The men who drafted the field manuals for the American guerrillas— or what they generally referred to as unconventional warfare—used as models, the guerrilla campaigns in the Philippines; the partisan movements in the Soviet Union and the Balkans; the experiences of emigres’ co-opted into American service, and former German officers. The Army’s secret review of the European partisan movements was assisted by ex-Wehrmacht officers who had taken part in their suppression; they were coauthors of reports that colored American views of the nature of guerrilla (and counterguerrilla) warfare for decades to come. A common view emerged that terror was an essential tool of both guerrillas and counterguerrillas. The American manuals and assorted training materials made explicit reference to the utility—indeed, the necessity—of its use from hostage-taking to selective assassination.

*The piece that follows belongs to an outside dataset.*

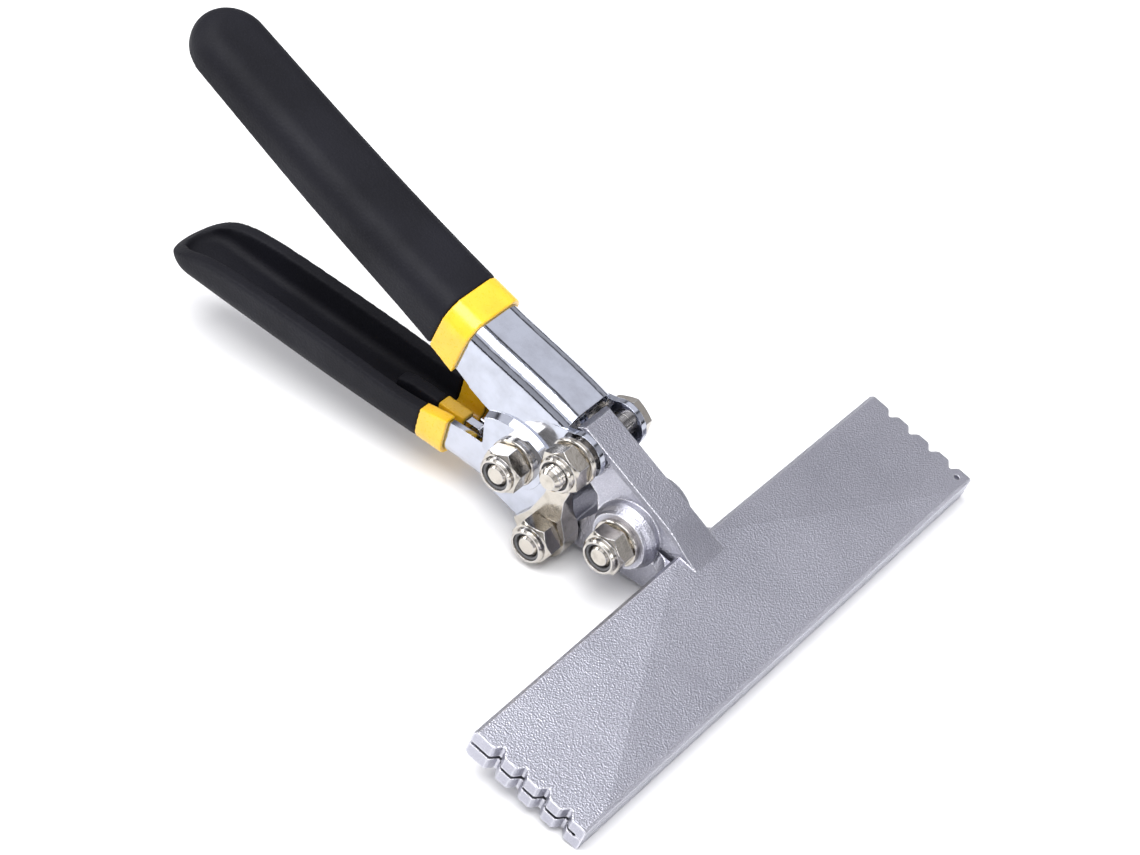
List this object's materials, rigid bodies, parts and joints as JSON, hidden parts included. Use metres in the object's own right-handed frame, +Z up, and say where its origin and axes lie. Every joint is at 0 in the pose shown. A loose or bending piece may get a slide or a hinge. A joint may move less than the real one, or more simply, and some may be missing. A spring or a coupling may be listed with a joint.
{
  "type": "hand seamer",
  "caption": "Hand seamer for bending sheet metal edges: two wide flat jaws closed by two dipped channel handles through a compound pivot linkage.",
  "frame": {"origin": "centre of the bounding box's footprint, on the surface the tool lies on (jaw front edge and stop plate touch it)", "axes": "+X from the handles towards the jaws, +Y along the jaws, +Z up; the jaws' meeting plane tilts 14.5 degrees nose down"},
  "size_m": [0.1843, 0.1524, 0.09],
  "materials": {
    "satin_cast_chrome": "satin plated casting with a fine pebbled skin",
    "bright_chrome": "bright plated pressed sheet",
    "nickel_plate": "nickel plated steel, slightly warm",
    "black_dip": "matte grained dip coating",
    "yellow_dip": "glossy dip coating",
    "nylon_insert": "plain nylon"
  },
  "bodies": {
    "upper_jaw": {"upper_jaw": "satin_cast_chrome", "upper_pivot_collar": "nickel_plate", "jaw_pivot_bolt": "nickel_plate", "jaw_pivot_nut": "nickel_plate", "jaw_pivot_nut_ring": "nylon_insert", "jaw_pivot_washers": "nickel_plate", "upper_handle_bolt": "nickel_plate", "upper_handle_nut": "nickel_plate", "upper_handle_nut_ring": "nylon_insert", "upper_handle_washers": "nickel_plate"},
    "lower_jaw": {"lower_jaw": "satin_cast_chrome"},
    "upper_handle": {"upper_handle": "bright_chrome", "upper_grip": "black_dip", "upper_grip_band": "yellow_dip", "handle_link_spacer": "nickel_plate", "handle_link_bolt": "nickel_plate", "handle_link_nut": "nickel_plate", "handle_link_nut_ring": "nylon_insert", "handle_link_washers": "nickel_plate"},
    "lower_handle": {"lower_handle": "bright_chrome", "lower_handle_rib": "bright_chrome", "lower_grip": "black_dip", "lower_grip_band": "yellow_dip", "stop_plate": "nickel_plate", "lower_handle_bolt": "nickel_plate", "lower_handle_nut": "nickel_plate", "lower_handle_nut_ring": "nylon_insert"}
  },
  "joints": [
    {"name": "jaw_pivot", "type": "hinge", "parent": "upper_jaw", "child": "lower_jaw", "pos_m": [0.04977, 0, 0.0169], "axis": [0, 1, 0], "range_deg": [0, 18]},
    {"name": "upper_handle_pivot", "type": "hinge", "parent": "upper_jaw", "child": "upper_handle", "pos_m": [0.03565, 0, 0.03247], "axis": [0, 1, 0], "range_deg": [0, 22.2]},
    {"name": "lower_handle_pivot", "type": "hinge", "parent": "lower_jaw", "child": "lower_handle", "pos_m": [0.02941, 0, 0.0062], "axis": [0, 1, 0], "range_deg": [-19, 0]}
  ],
  "couplings": [
    {"joint": "upper_handle_pivot", "follows": "jaw_pivot", "ratio": 1.2261},
    {"joint": "lower_handle_pivot", "follows": "jaw_pivot", "ratio": -1.0504}
  ]
}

The counterinsurgency era (the subject of Part Two) began with John F. Kennedy’s call for a radical reappraisal of U.S. special warfare. His fascination with the Special Forces and the idea of American guerrillas meshed neatly with his Cold War view that the small wars of subversion and insurgency on the periphery of the “Free World” posed the greatest challenge to our national security. In particular, Kennedy emphasized counterinsurgency’s use for political and economic reform. Chapter Eight profiles one of the President’s principal counterinsurgency advisers, Edward Geary Lansdale, who is known both for his advocacy of reform and “civic action” and for his pioneering role in the field of dirty tricks and psychological warfare.

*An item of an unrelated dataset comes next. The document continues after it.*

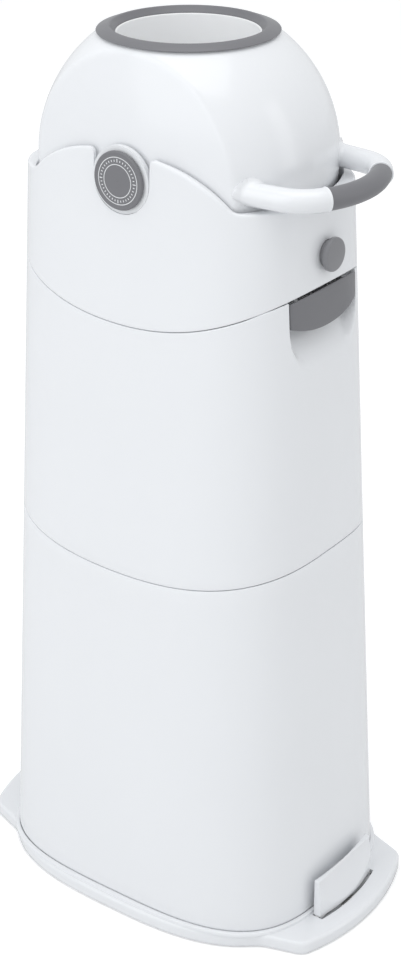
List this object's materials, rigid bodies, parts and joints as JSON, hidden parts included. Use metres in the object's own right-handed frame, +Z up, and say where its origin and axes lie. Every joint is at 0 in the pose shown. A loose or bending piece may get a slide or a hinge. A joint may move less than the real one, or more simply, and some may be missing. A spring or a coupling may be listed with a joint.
{
  "type": "nappy bin",
  "caption": "Tall tapered nappy bin: a split body on a tabbed base plate, a hinged lid with latch and lock button, and a flip-over drum with a handle and a sliding piston.",
  "frame": {"origin": "on the floor, under the middle of the body and of the drum", "axes": "+Z up; -Y to the front, where the handle, the lock button and the latch are; +X to the right seen from the front, along the drum's pivot axis"},
  "size_m": [0.2332, 0.353, 0.7],
  "materials": {
    "white_plastic": "gloss",
    "grey_plastic": "satin",
    "steel": "satin",
    "rubber": "matte"
  },
  "bodies": {
    "base": {"base_plate": "white_plastic", "rubber_feet": "rubber", "clip_pins": "steel", "clip_springs": "steel", "lower_body": "white_plastic", "upper_body": "white_plastic", "latch_pin": "steel", "latch_springs": "steel", "hinge_pin": "steel"},
    "lid": {"lid_shell": "white_plastic", "drum_cradle": "white_plastic", "cradle_screws": "steel", "drum_seal": "rubber", "button_spring": "steel", "button_retainer": "white_plastic", "pivot_bush_left": "white_plastic", "pivot_bush_right": "white_plastic"},
    "drum": {"drum_upper_shell": "white_plastic", "drum_lower_shell": "white_plastic", "chute_upper": "white_plastic", "chute_lower": "white_plastic", "upper_rim_ring": "grey_plastic", "lower_rim_ring": "grey_plastic", "trunnion_left": "white_plastic", "trunnion_right": "white_plastic", "pivot_cap_left": "grey_plastic", "pivot_cap_right": "grey_plastic", "pivot_screws": "steel", "drum_screws": "steel", "handle_bow": "white_plastic", "handle_grip": "grey_plastic"},
    "piston": {"piston_cup": "white_plastic", "piston_cover": "white_plastic", "piston_seals": "rubber"},
    "latch": {"latch": "grey_plastic"},
    "button": {"lock_button": "grey_plastic"},
    "clip_front": {"clip_front": "white_plastic"},
    "clip_rear": {"clip_rear": "white_plastic"}
  },
  "joints": [
    {"name": "lid_open", "type": "hinge", "parent": "base", "child": "lid", "pos_m": [0, 0.1232, 0.5352], "axis": [-1, 0, 0], "range_deg": [0, 95]},
    {"name": "drum_flip", "type": "hinge", "parent": "lid", "child": "drum", "pos_m": [0, 0, 0.6071], "axis": [-1, 0, 0], "range_deg": [0, 180]},
    {"name": "piston_slide", "type": "slide", "parent": "drum", "child": "piston", "axis": [0, 0, 1], "range_m": [0, 0.107]},
    {"name": "latch_pull", "type": "hinge", "parent": "base", "child": "latch", "pos_m": [0, -0.11252, 0.52684], "axis": [-1, 0, 0], "range_deg": [0, 10], "stiffness_Nm_per_rad": 0.3, "springref_deg": -9.74},
    {"name": "button_press", "type": "slide", "parent": "lid", "child": "button", "axis": [0, 1, 0], "range_m": [0, 0.0025], "stiffness_N_per_m": 400, "springref_m": -0.002},
    {"name": "clip_front_swing", "type": "hinge", "parent": "base", "child": "clip_front", "pos_m": [0, -0.15343, 0.0055], "axis": [1, 0, 0], "range_deg": [0, 10], "stiffness_Nm_per_rad": 0.3, "springref_deg": -8.59},
    {"name": "clip_rear_swing", "type": "hinge", "parent": "base", "child": "clip_rear", "pos_m": [0, 0.15343, 0.0055], "axis": [-1, 0, 0], "range_deg": [0, 10], "stiffness_Nm_per_rad": 0.3, "springref_deg": -8.59}
  ]
}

Until 1961, the purpose of the Special Forces was to train guerrillas, rather than combat them. In accord with Kennedy’s wishes, the military redefined counterinsurgency as a discipline of special warfare, departing from the pre-World War II concepts of counterinsurgency based on conventional tactics—i.e., occupation and administration. The unconventional dimension of counterinsurgency became an integral part of American Cold War doctrine. Counterinsurgency became a medium of the secret war directed against internal enemies wherever friendly governments were under threat of subversion or insurgency. These domestic campaigns were aspects of a larger war within which the United States also launched unilateral “guerrilla” operations (which often includcd air and naval support) to overthrow undesirable regimes. The crux of the new doctrine (set out in Chapter Nine), that the adversary was best fought with its own methods, was based as much on assumption as on fact, and proposed that we should become the “mirror image” of what we imagined the enemy to be.

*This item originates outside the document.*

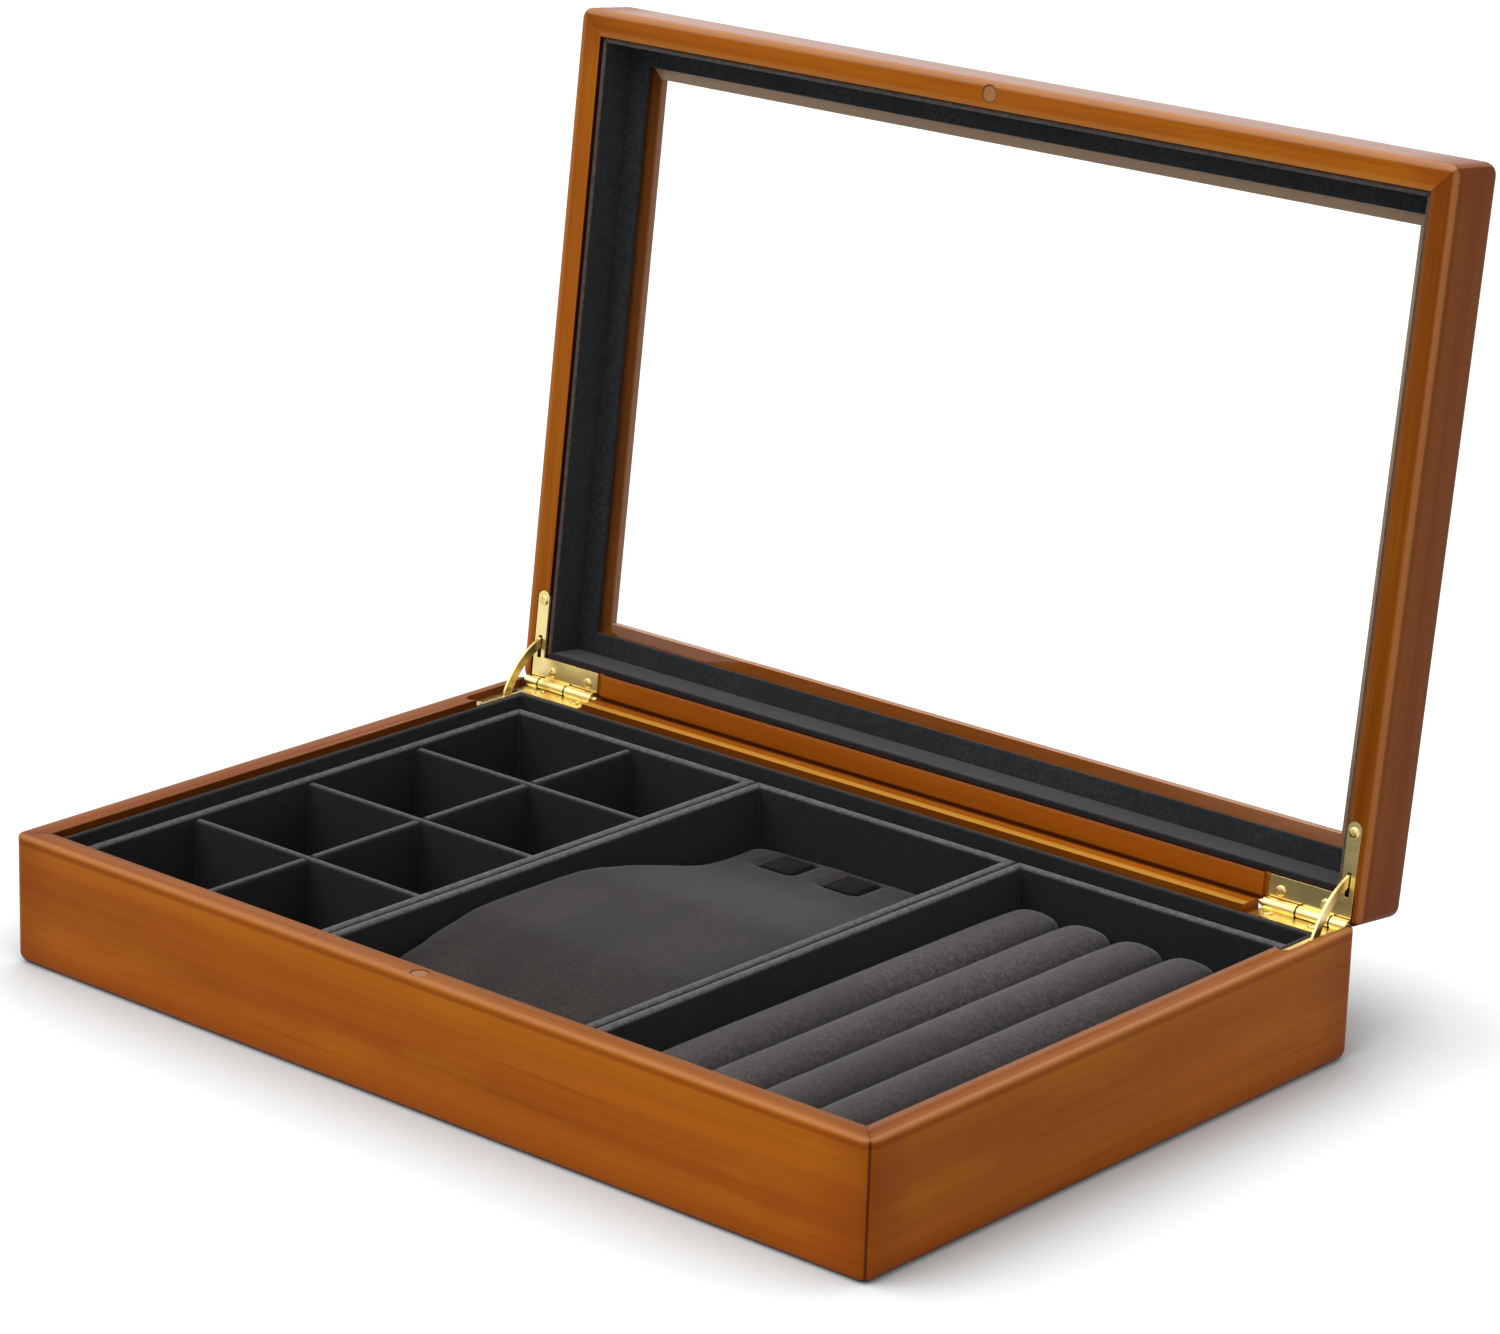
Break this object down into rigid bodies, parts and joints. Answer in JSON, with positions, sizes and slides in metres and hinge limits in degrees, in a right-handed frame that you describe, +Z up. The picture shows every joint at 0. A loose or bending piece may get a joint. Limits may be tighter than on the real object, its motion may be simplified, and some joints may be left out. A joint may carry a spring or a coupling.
{
  "type": "jewellery box",
  "caption": "Flat wooden jewellery box: glazed lid on two stop hinges over three suede lift-out trays for small pieces, bracelets and rings.",
  "frame": {"origin": "middle of the flat underside of the base, on the surface that the box stands on", "axes": "+X to the right along the hinge line, +Y to the back where the hinges are, +Z up; at rest the lid stands open on its stays"},
  "size_m": [0.35, 0.2833, 0.2756],
  "materials": {
    "wood": "stained hardwood with open grain under satin lacquer",
    "bottom_board": "stained board, plain",
    "suede_board": "black suede-effect fabric over board",
    "suede_padding": "charcoal suede-effect fabric over foam",
    "suede_strap": "charcoal suede-effect strap",
    "brass": "polished brass plate",
    "magnet": "nickel-plated magnet",
    "glass": "clear float glass"
  },
  "bodies": {
    "base": {"base_front_wall": "wood", "base_right_wall": "wood", "base_back_wall": "wood", "base_left_wall": "wood", "base_bottom_panel": "bottom_board", "floor_lining": "suede_board", "base_magnet": "magnet", "base_lining_front": "suede_board", "base_lining_right": "suede_board", "base_lining_back": "suede_board", "base_lining_left": "suede_board", "base_hinge_leaf_right": "brass", "base_hinge_leaf_left": "brass", "hinge_pins": "brass", "base_hinge_screws": "brass"},
    "lid": {"lid_front_rail": "wood", "lid_right_rail": "wood", "lid_back_rail": "wood", "lid_left_rail": "wood", "glass_pane": "glass", "glass_retainer_front": "suede_board", "glass_retainer_right": "suede_board", "glass_retainer_back": "suede_board", "glass_retainer_left": "suede_board", "lid_lining_front": "suede_board", "lid_lining_right": "suede_board", "lid_lining_back": "suede_board", "lid_lining_left": "suede_board", "lid_magnet": "magnet", "lid_hinge_leaf_right": "brass", "lid_hinge_leaf_left": "brass", "lid_hinge_screws": "brass"},
    "stay_arm_right": {"stay_arm_right": "brass"},
    "stay_arm_left": {"stay_arm_left": "brass"},
    "compartment_tray": {"compartment_tray_front": "suede_board", "compartment_tray_right": "suede_board", "compartment_tray_back": "suede_board", "compartment_tray_left": "suede_board", "compartment_tray_floor": "suede_board", "row_divider_1": "suede_board", "row_divider_2": "suede_board", "row_divider_3": "suede_board", "column_divider": "suede_board"},
    "bracelet_tray": {"bracelet_tray_front": "suede_board", "bracelet_tray_right": "suede_board", "bracelet_tray_back": "suede_board", "bracelet_tray_left": "suede_board", "bracelet_tray_floor": "suede_board", "bracelet_pad": "suede_padding", "bracelet_straps": "suede_strap"},
    "ring_tray": {"ring_tray_front": "suede_board", "ring_tray_right": "suede_board", "ring_tray_back": "suede_board", "ring_tray_left": "suede_board", "ring_tray_floor": "suede_board", "ring_roll_1": "suede_padding", "ring_roll_2": "suede_padding", "ring_roll_3": "suede_padding", "ring_roll_4": "suede_padding", "ring_roll_5": "suede_padding"}
  },
  "joints": [
    {"name": "lid_hinge", "type": "hinge", "parent": "base", "child": "lid", "pos_m": [0, 0.1176, 0.042], "axis": [-1, 0, 0], "range_deg": [-96, 0]},
    {"name": "right_stay_turn", "type": "hinge", "parent": "base", "child": "stay_arm_right", "pos_m": [0, 0.1176, 0.042], "axis": [-1, 0, 0], "range_deg": [-48, 0]},
    {"name": "left_stay_turn", "type": "hinge", "parent": "base", "child": "stay_arm_left", "pos_m": [0, 0.1176, 0.042], "axis": [-1, 0, 0], "range_deg": [-48, 0]},
    {"name": "compartment_tray_lift", "type": "slide", "parent": "base", "child": "compartment_tray", "axis": [0, 0, 1], "range_m": [0, 0.02]},
    {"name": "bracelet_tray_lift", "type": "slide", "parent": "base", "child": "bracelet_tray", "axis": [0, 0, 1], "range_m": [0, 0.02]},
    {"name": "ring_tray_lift", "type": "slide", "parent": "base", "child": "ring_tray", "axis": [0, 0, 1], "range_m": [0, 0.02]}
  ],
  "couplings": [
    {"joint": "right_stay_turn", "follows": "lid_hinge", "ratio": 0.5},
    {"joint": "left_stay_turn", "follows": "lid_hinge", "ratio": 0.5}
  ]
}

As terror was seen as integral to guerrilla tactics, the counterguerrilla would apply counterterror; guerilla organization (e.g., recruitment surveillance) would be mimicked by counterorganization. Counterorganization, taken to its extreme, could (and often did) cutrail placing hundreds of thousands of people under virtual totalitarian control. Which combined with the psychological warfare technique of ideological indoctrination, totalitarian potential could become reality. The consequences were most dramatic in countries where friendly governments uncritically adopted the American model on a massive scale.
The end of the war in Vietnam was a watershed in the development of special warfare, both offensive (guerrilla operations) and, nominally defensive (counterinsurgency). (Part Three outlines the development of special warfare from the end of the Vietnam War to the last days of the Reagan administration.) Jimmy Carter’s human rights policy, which might have Ied to a radical reassessment of covert U.S. foreign policy, faltered and failed in the face of political pressure and the intransigence of the military and foreign-policy establishments. By 1980, the spirit behind the housecleaning of the CIA, which had begun with Carter, was superseded by measures strengthening the United States’ special operations potential and by open-ended commitments to secret wars in Central America, Afghanistan, and the Middle East.
The real post-Vietnam revival of special warfare—as part of the new concept of “low-intensity conflict”—came with the Reagan administration. The rollback of perceived gains made by the Soviet Union, notably in Central America, was the centerpiece of foreign policy during his first term in office. The apparent American slippage in the Cold War was taken up as a challenge that would justify a newly aggressive pursuit of special warfare. (The rapid buildup of the United States’ special warfare apparatus and its role in planning for new wars on the periphery is outlined in Chapter Eighteen.)
Developments in the Middle East during Reagan’s first term complicated the administration’s response to low-intensity challenges (see Chapter Sixteen). The loss of American lives, particularly the 246 Marines killed in Beirut, prompted a new direction in the White House’s action and a new vehemence in its rhetoric. Onto its crusade against the ideological enemy in Central America and the Caribbean was superimposed a campaign against international terrorism. In doing this, the Reagan administration broke with the reticence of past advocates of counterterrorism and openly espoused the logic of adopting terrorist methods to fight terrorists. Implying the legitimacy of a state’s turning to terror tactics as a utilitarian means to an end, the Reagan administration publicly extended the logic of covert counterinsurgency in internal conflicts to the sphere of international relations. Despite Reagan’s overwrought rhetoric about terrorism, there was evidence that the United States had, indeed, experimented in perpetrating the very kind of terrorism it claimed to oppose.
The new commitment to special warfare was most amply and visibly manifest in Latin America and the Caribbean, from the Windward Islands to the wars in El Salvador and Nicaragua. The consensus of the special warfare experts then, as now, was that low-intensity conflict was intrinsically an “un- American way of war.” The substance of the United States’ doctrine for these unpalatable, dirty wars, however, was to reaffirm the logic of the 1950s. The special warfare establishment would do whatever was necessary to prevail in secret, political warfare. The United States could wage dirty wars with the best (or worst) of them.
The events of the first three years of George Bush’s presidency— most notably the collapse of communism, the invasion of Panama, and the Gulf War—required an epilogue to this study. The end of the Cold War did not eliminate at a stroke the Cold War attitudes, ideology, and military doctrine that fuel the secret war on the periphery; there is little to show that the United States has modified its use of special warfare in any discernible manner. Even if it were to progressively do so, the legacy of decades of clandestine special warfare and its influence on foreign affairs will not readily dissipate. The United States’ Cold War doctrine and ideology remain particularly potent for the many “Free World” clients that have used them as a template with which to remodel their societies, political institutions, anal security systems into effective instruments of counterinsurgency. The overarching threat which once welded American special warfare into a cohesive and comprehensive program may be gone, but special warfare remains a principal instrument of low intensity conflict in the new world order.